Legacy of Kain: Soul Reaver - One of my all time favorite games, LoK: SR took the vampire mythos into a unique direction and created a compelling and terrifying world. You had to fight these vampire lieutenants. Each lieutenant lead a tribe and each tribe evolved differently over the years gaining new abilities and adjusting to their surroundings. One of these tribes lived in a dark, abandoned cathedral. The tribe had evolved into a race of spider vampires that had multiple arms and cocooned human beings alive. I have a fear of spiders and solving the puzzles in the cathedral while fighting these monsters was complete hell. The lieutenant was the grossest of them all and would lay eggs during the fight. The stage was inside his nest which happened to have dead bodies in it. The claustrophobic rooms with the suffocating boss fight prevent me to this day from ever playing through Soul Reaver again.

Adam Guy

Resident Evil - Although it borrowed more than a couple of ideas from the PC franchise Alone in the Dark, and although the Game Cube remake was an improvement in almost every area, it was still the original Resident Evil that really brought the survival horror genre to life. When you play through it now the unbelievably wooden acting seems to almost verge on parody, but the atmosphere Capcom managed to create still puts most modern survival horror offerings to shame.


Dead Space - Never has an ambient sound track been put to such good effect as in Dead Space. The combination of genuinely unsettling sounds, excellent use of dynamic lighting, and sense of being all alone in a vast environment makes Dead Space one of the best horror games in years.
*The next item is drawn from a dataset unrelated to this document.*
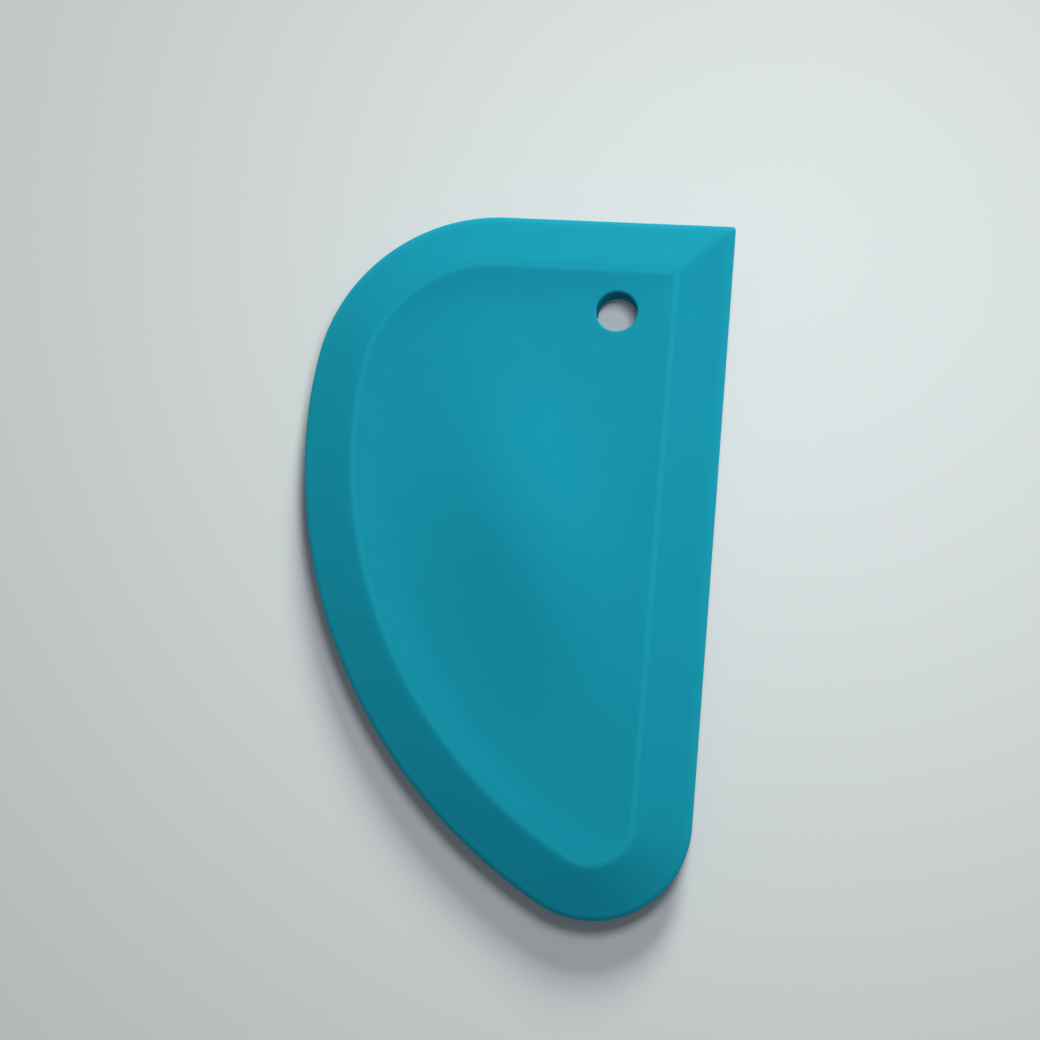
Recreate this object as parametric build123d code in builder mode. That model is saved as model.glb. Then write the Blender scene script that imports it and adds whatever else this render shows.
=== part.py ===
"""Bowl scraper: a stiff nylon plate between two silicone skins that are pressed over it.

It lies on its back: +X is the straight scraping edge, +Y the hang hole end, +Z the front face.
The origin is the middle of the box on the surface that it lies on. Sizes are in millimetres.
"""

import math
import os

from build123d import *

# Outline: one straight edge, a square corner, and a curved side that ends in a round tip
blade_length = 190.0
blade_width = 115.0
corner_radius = 1.0
crown_radius = 49.6
shoulder_radius = 119.0
shoulder_drop = 9.8
tip_radius = 25.8

# Section of a skin: thin edge, bevel, ridge, hollow and palm swell
edge_thickness = 1.2
bevel_width = 13.7
ridge_thickness = 7.4
ridge_land_width = 1.8
ridge_corner_radius = 0.5
hollow_depth = 0.7
hollow_wall_width = 5.0
hollow_corner_radius = 2.0

# Palm swell: an oval dome in the hollow, set off from the ridge by a gap on each side
swell_rise = 2.4
swell_top_gap = 14.8
swell_tip_gap = 23.4
swell_straight_gap = 6.3
swell_curved_gap = 20.5
swell_tilt = 17.0

# Each pair is a share of the dome's reach and the share of its height there. The last is its flat top.
swell_profile_shares = [
    (1.00, 0.00),
    (0.85, 0.11),
    (0.70, 0.27),
    (0.55, 0.48),
    (0.40, 0.71),
    (0.26, 0.90),
    (0.18, 1.00),
]

# Hang hole, lined with silicone all the way through
hang_hole_diameter = 11.2
hang_hole_from_straight_edge = 30.8
hang_hole_from_top_edge = 27.2
hang_hole_rim_radius = 0.6
hang_hole_lining = 2.0

# Stiffener plate, with holes in which the two skins meet and bond
plate_thickness = 2.0
plate_setback = 2.2
plate_corner_radius = 3.0
plate_clearance = 0.1
key_diameter = 8.0
key_count = 4
key_reach_share = 0.85

# How far a cutting tool runs past the surface that it cuts
overrun = 1.0

# Places that follow from the sizes
straight_x = blade_width / 2
top_y = blade_length / 2
middle_z = ridge_thickness / 2 + swell_rise
ridge_z = middle_z + ridge_thickness / 2
floor_z = ridge_z - hollow_depth
ridge_inset = bevel_width + ridge_land_width

# The curved side is four arcs, each tangent to the next: crown, shoulder, flank and tip
crown_y = top_y - crown_radius
widest_y = crown_y - shoulder_drop
shoulder_x = shoulder_radius - straight_x
crown_x = shoulder_x - math.sqrt((shoulder_radius - crown_radius) ** 2 - shoulder_drop**2)
tip_x = straight_x - tip_radius
tip_y = tip_radius - top_y
flank_drop = widest_y - tip_y
flank_radius = ((blade_width - tip_radius) ** 2 + flank_drop**2 - tip_radius**2) / (
    2 * (blade_width - 2 * tip_radius)
)
flank_x = flank_radius - straight_x
crown_end = math.degrees(math.atan2(shoulder_drop, crown_x - shoulder_x))
flank_end = 360 - math.degrees(math.atan2(flank_drop, tip_x - flank_x))

# The dome's middle and half sizes fill the ridge's inside, apart from the gaps
swell_width = blade_width - 2 * ridge_inset - swell_straight_gap - swell_curved_gap
swell_length = blade_length - 2 * ridge_inset - swell_top_gap - swell_tip_gap
swell_x = straight_x - ridge_inset - swell_straight_gap - swell_width / 2
swell_y = top_y - ridge_inset - swell_top_gap - swell_length / 2
swell_height = hollow_depth + swell_rise
swell_base = Plane((swell_x, swell_y, floor_z)).rotated((0, 0, swell_tilt))

hang_hole_x = straight_x - hang_hole_from_straight_edge
hang_hole_y = top_y - hang_hole_from_top_edge
hang_hole_radius = hang_hole_diameter / 2
rim_outer_radius = hang_hole_radius + hang_hole_rim_radius
rim_top = hollow_depth + overrun
key_spacing = swell_length * key_reach_share / (key_count - 1)


def outline(inset, square_corner_radius):
    """The blade's plan, moved inwards by inset, with its square corner rounded."""
    with BuildSketch() as plan:
        with BuildLine():
            crown = CenterArc((crown_x, crown_y), crown_radius - inset, 90, crown_end - 90)
            CenterArc((shoulder_x, widest_y), shoulder_radius - inset, crown_end, 180 - crown_end)
            CenterArc((flank_x, widest_y), flank_radius - inset, 180, flank_end - 180)
            tip = CenterArc((tip_x, tip_y), tip_radius - inset, flank_end, 360 - flank_end)
            straight_side = Line(tip @ 1, (straight_x - inset, top_y - inset))
            Line(straight_side @ 1, crown @ 0)
        make_face()
        fillet(plan.vertices().group_by(Axis.Y)[-1].sort_by(Axis.X)[-1], square_corner_radius)
    return plan.sketch


def plate_plan(clearance):
    """The stiffener plate's plan, grown by clearance at every side wall."""
    with BuildSketch() as plan:
        add(outline(ridge_inset + plate_setback - clearance, plate_corner_radius))
        with Locations((hang_hole_x, hang_hole_y)):
            Circle(hang_hole_radius + hang_hole_lining - clearance, mode=Mode.SUBTRACT)
        with Locations(Location((swell_x, swell_y), swell_tilt)):
            with GridLocations(0, key_spacing, 1, key_count):
                Circle(key_diameter / 2 - clearance, mode=Mode.SUBTRACT)
    return plan.sketch


# Front skin: edge and bevel up to the ridge
with BuildPart() as front_skin:
    with BuildSketch(Plane.XY.offset(middle_z)):
        add(outline(0, corner_radius))
    extrude(amount=edge_thickness / 2)
    with BuildSketch(Plane.XY.offset(middle_z + edge_thickness / 2)):
        add(outline(0, corner_radius))
    with BuildSketch(Plane.XY.offset(ridge_z)):
        add(outline(bevel_width, ridge_corner_radius))
    loft(ruled=True)

    # Shallow hollow inside the ridge
    with BuildSketch(Plane.XY.offset(ridge_z)):
        add(outline(ridge_inset, ridge_corner_radius))
    with BuildSketch(Plane.XY.offset(floor_z)):
        add(outline(ridge_inset + hollow_wall_width, hollow_corner_radius))
    loft(ruled=True, mode=Mode.SUBTRACT)

    # Palm swell, a smooth dome through its rings
    for reach_share, height_share in swell_profile_shares:
        with BuildSketch(swell_base.offset(swell_height * height_share)):
            Ellipse(swell_width / 2 * reach_share, swell_length / 2 * reach_share)
    loft()

    # Hang hole with a soft rim, cut by one turned profile that runs up past the ridge
    with BuildSketch(Plane((hang_hole_x, hang_hole_y, floor_z), x_dir=(1, 0, 0), z_dir=(0, -1, 0))):
        with BuildLine():
            wall = Line((hang_hole_radius, middle_z - floor_z), (hang_hole_radius, -hang_hole_rim_radius))
            rim = CenterArc((rim_outer_radius, -hang_hole_rim_radius), hang_hole_rim_radius, 180, -90)
            Polyline(rim @ 1, (rim_outer_radius, rim_top), (0, rim_top), (0, middle_z - floor_z), wall @ 0)
        make_face()
    revolve(axis=Axis((hang_hole_x, hang_hole_y, 0), (0, 0, 1)), mode=Mode.SUBTRACT)

    # Half of the plate's pocket, which leaves the keys and the hang hole's lining standing
    with BuildSketch(Plane.XY.offset(middle_z)):
        add(plate_plan(plate_clearance))
    extrude(amount=plate_thickness / 2, mode=Mode.SUBTRACT)

# Back skin: the front skin's mirror image across the parting line
with BuildPart() as back_skin:
    mirror(front_skin.part, about=Plane.XY.offset(middle_z))

# Stiffener plate
with BuildPart() as stiffener_plate:
    with BuildSketch(Plane.XY.offset(middle_z)):
        add(plate_plan(0))
    extrude(amount=plate_thickness / 2, both=True)

os.makedirs("parts", exist_ok=True)
front_skin.part.label = "front_skin"
back_skin.part.label = "back_skin"
stiffener_plate.part.label = "stiffener_plate"
export_step(front_skin.part, "parts/front_skin.step")
export_step(back_skin.part, "parts/back_skin.step")
export_step(stiffener_plate.part, "parts/stiffener_plate.step")

print(f"Flank radius {flank_radius:.2f} mm, overall {blade_length} x {blade_width} x {2 * middle_z:.1f} mm")
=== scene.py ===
# %% [markdown]
# # A silicone bowl scraper
#
# The real object is a nylon plate between two pressed lays of silicone. Its outline is half a teardrop: one
# straight edge, a square corner, and a curved side that ends in a round tip. A bevel runs all round, from a
# thin edge up to a soft ridge, and inside the ridge a shallow hollow holds a low palm swell.
#
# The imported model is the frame: it gives the sizes and the place of every piece. This lesson replaces the two
# skins with smooth ones, gives every piece its finish, and then lights them.

# %% Load the frame
import math

import bmesh
import bpy
from mathutils import Matrix, Vector


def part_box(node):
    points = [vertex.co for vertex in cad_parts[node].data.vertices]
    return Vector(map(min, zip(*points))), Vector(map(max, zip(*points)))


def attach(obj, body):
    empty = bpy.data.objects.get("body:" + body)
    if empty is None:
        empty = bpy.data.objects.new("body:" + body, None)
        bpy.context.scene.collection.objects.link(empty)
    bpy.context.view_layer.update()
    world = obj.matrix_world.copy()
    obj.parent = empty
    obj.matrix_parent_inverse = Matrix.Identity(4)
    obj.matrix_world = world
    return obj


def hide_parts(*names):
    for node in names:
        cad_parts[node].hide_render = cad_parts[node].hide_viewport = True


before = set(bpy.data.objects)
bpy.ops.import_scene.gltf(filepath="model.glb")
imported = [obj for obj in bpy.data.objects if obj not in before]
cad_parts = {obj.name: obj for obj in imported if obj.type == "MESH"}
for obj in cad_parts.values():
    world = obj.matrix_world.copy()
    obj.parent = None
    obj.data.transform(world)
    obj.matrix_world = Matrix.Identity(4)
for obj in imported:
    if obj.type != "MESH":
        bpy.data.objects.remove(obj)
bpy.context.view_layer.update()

print("Nodes in the frame:", sorted(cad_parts))

# %% [markdown]
# ## Sizes
#
# The box of the front skin gives the straight edge, the top edge and the parting plane, where the two skins
# meet. The curved side is four arcs, each tangent to the next. Three radii and one drop are given: the rest
# follows from the box, so the smooth skin has the same outline as the solid that it replaces.

# %% Outline sizes
MM = 0.001
skin_low, skin_high = (Vector(place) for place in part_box("front_skin"))
straight_x, top_y = skin_high.x, skin_high.y
blade_width, blade_length = skin_high.x - skin_low.x, skin_high.y - skin_low.y
parting_z = skin_low.z
skin_height = skin_high.z - skin_low.z

corner_radius = 1.0 * MM
crown_radius = 49.6 * MM
shoulder_radius = 119.0 * MM
shoulder_drop = 9.8 * MM
tip_radius = 25.8 * MM

crown = Vector((0, top_y - crown_radius, parting_z))
shoulder = Vector((shoulder_radius - straight_x, crown.y - shoulder_drop, parting_z))
crown.x = shoulder.x - math.sqrt((shoulder_radius - crown_radius) ** 2 - shoulder_drop**2)
tip = Vector((straight_x - tip_radius, tip_radius - top_y, parting_z))
flank_drop = shoulder.y - tip.y
flank_radius = ((blade_width - tip_radius) ** 2 + flank_drop**2 - tip_radius**2) / (
    2 * (blade_width - 2 * tip_radius)
)
flank = Vector((flank_radius - straight_x, shoulder.y, parting_z))
corner = Vector((straight_x - corner_radius, top_y - corner_radius, parting_z))

crown_end = math.atan2(shoulder_drop, crown.x - shoulder.x)
flank_end = math.tau - math.atan2(flank_drop, tip.x - flank.x)
print(f"Outline {blade_width / MM:.1f} x {blade_length / MM:.1f} mm, flank radius {flank_radius / MM:.1f} mm")

# %% [markdown]
# The section of a skin is a height above the parting plane. It starts at the thin edge, climbs the bevel to
# the ridge, crosses the ridge's narrow land, drops into the hollow, and rises over the palm swell. The hollow
# is deepest beside the curved side, where the fingers rest. The ridge isn't quite even with the edge: it lies
# a fraction of a millimetre nearer the curved side and the tip. The hang hole goes through both skins.

# %% Section sizes
edge_height = 0.6 * MM
edge_round = 0.15 * MM
bevel_width = 13.7 * MM
ridge_land = 1.8 * MM
ridge_inset = bevel_width + ridge_land
ridge_height = 3.7 * MM
ridge_shift = Vector((-0.25 * MM, -0.4 * MM, 0))
crease_softness = 0.2 * MM
corner_softness = 1.2 * MM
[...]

Hopefully the impending sequel will live up to the legacy the first has created.

Doom II - I remember the first time I ever played Doom II. It still used the same 2D sprites, and still barely had a story. But although it was very similar to the original it had one small improvement that, for me, brought it to a whole new level: The Double Barrel Shotgun - both surprisingly powerful and immensely satisfying. Doom II is the first game I ever recall playing alone with the lights off, just to scare myself stupid.

Matt Jacobs

Left 4 Dead - It's sort of hard to say the Left 4 Dead series is really "scary". A lot of horror comes from dread, and it's hard to dread anything when you're getting swarmed by hordes of ravenous but easily dispatched zombies constantly. I still remember the first few days of playing it though, online with a few friends, shouting at each other for help or directions on where to head off the next attack. It wasn't really frightening, but it was one of the most taxing and intense moments in gaming I've ever experienced. My legs would literally be shaking after a daring and ultimately successful final stand before rescue arrived. And those witches really are kinda creepy.
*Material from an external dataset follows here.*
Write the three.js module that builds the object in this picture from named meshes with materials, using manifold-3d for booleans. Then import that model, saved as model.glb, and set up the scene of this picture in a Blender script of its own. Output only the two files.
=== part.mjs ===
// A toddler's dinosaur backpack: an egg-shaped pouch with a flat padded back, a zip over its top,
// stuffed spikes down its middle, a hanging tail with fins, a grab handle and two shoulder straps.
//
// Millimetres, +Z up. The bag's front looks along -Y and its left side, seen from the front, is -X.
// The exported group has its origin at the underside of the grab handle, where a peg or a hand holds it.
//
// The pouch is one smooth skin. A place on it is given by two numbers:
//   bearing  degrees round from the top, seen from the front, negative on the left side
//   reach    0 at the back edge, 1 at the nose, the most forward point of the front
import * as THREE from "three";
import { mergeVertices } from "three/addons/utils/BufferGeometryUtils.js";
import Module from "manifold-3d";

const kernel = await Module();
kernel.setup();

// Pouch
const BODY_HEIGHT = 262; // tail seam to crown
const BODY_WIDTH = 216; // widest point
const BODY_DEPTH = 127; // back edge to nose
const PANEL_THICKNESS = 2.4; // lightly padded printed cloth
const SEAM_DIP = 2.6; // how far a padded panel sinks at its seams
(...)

Resident Evil 4 - As far as scary entries in this classic series go, Resident Evil 4 is somewhere near the bottom. But sort of like Left 4 Dead, it isn't trying to be scary that much. There are a few jumpy moments scattered around, but more importantly the game was a hell of a lot more fun to play than previous ones and the feeling of tension and dread whenever you were being swarmed and just one wrong move away from getting killed by Spanish villagers or hooded monks was always palpable. And yeah... those regenerators were kinda creepy.



Silent Hill 2 - My first two picks were all about the fun gameplay over the vaguely spooky settings, but Silent Hill 2 is the opposite. It's functionally competent as far as survival horror games go, but where it excels and why it's remembered by everyone who played it is the terrifying atmosphere and morosely effective story. Pyramid Head has been overused since, but he was amazingly effective source of scares in his first appearance, and he was helped out by just about everything else in the game. The disturbing monster design, the haunting soundtrack and ambient noises, everything worked together to creep the hell out of you. This is about as well as psychological horror works.